Production Hardening Checklist

  1. Use an odd number of managers (3 for most clusters, 5 for large deployments)
  2. Drain manager nodes in clusters with more than 5 total nodes
  3. Enable autolock to encrypt the Raft log at rest:
    docker swarm update --autolock=true
    # Save the unlock key securely!
    docker swarm unlock-key
  4. Rotate join tokens periodically:
    docker swarm join-token --rotate worker
    docker swarm join-token --rotate manager
  5. Set resource limits on all services to prevent noisy neighbors
  6. Use overlay networks with encryption:
    docker network create --driver overlay --opt encrypted secure-net
  7. Implement health checks on every service
  8. Use secrets instead of environment variables for sensitive data
  9. Back up the Swarm state regularly:
    sudo tar czf swarm-backup.tar.gz /var/lib/docker/swarm

Common Pitfalls

Problem Cause Solution
Service stuck at 0/N replicas Image pull failure or constraint mismatch Check docker service ps --no-trunc <service>
Overlay network unreachable Firewall blocking port 4789/udp Open VXLAN port between all nodes
Cluster lost quorum Majority of managers down Force new cluster: docker swarm init --force-new-cluster
Tasks keep restarting Application crash or OOM kill Check logs and increase memory limits
Stack deploy hangs Secret or config not found Create external secrets/configs before deploying

Conclusion

Docker Swarm remains a powerful and underappreciated orchestration platform.
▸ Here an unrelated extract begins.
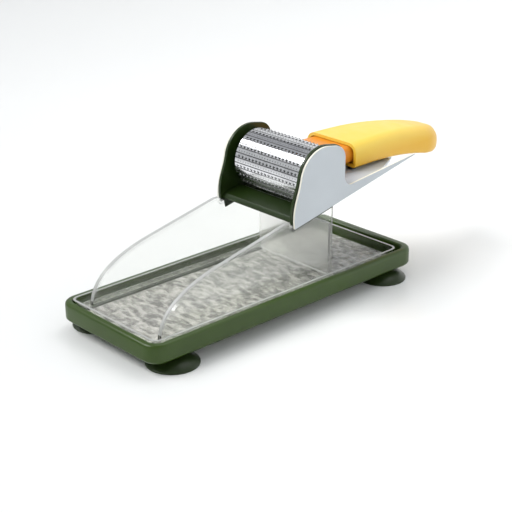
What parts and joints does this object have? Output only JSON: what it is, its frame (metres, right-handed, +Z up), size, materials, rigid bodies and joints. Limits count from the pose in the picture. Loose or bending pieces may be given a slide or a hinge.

Its tight integration with Docker, zero-dependency setup, and intuitive service model make it an excellent choice for teams that need multi-node container orchestration without the complexity of Kubernetes. For small to medium clusters—especially those already invested in the Docker ecosystem—Swarm delivers production-grade orchestration with a fraction of the operational overhead.

Start with a three-node cluster, deploy your first stack, and iterate from there. The Compose-native workflow means you can reuse your existing development Compose files with minimal modifications for Swarm deployment.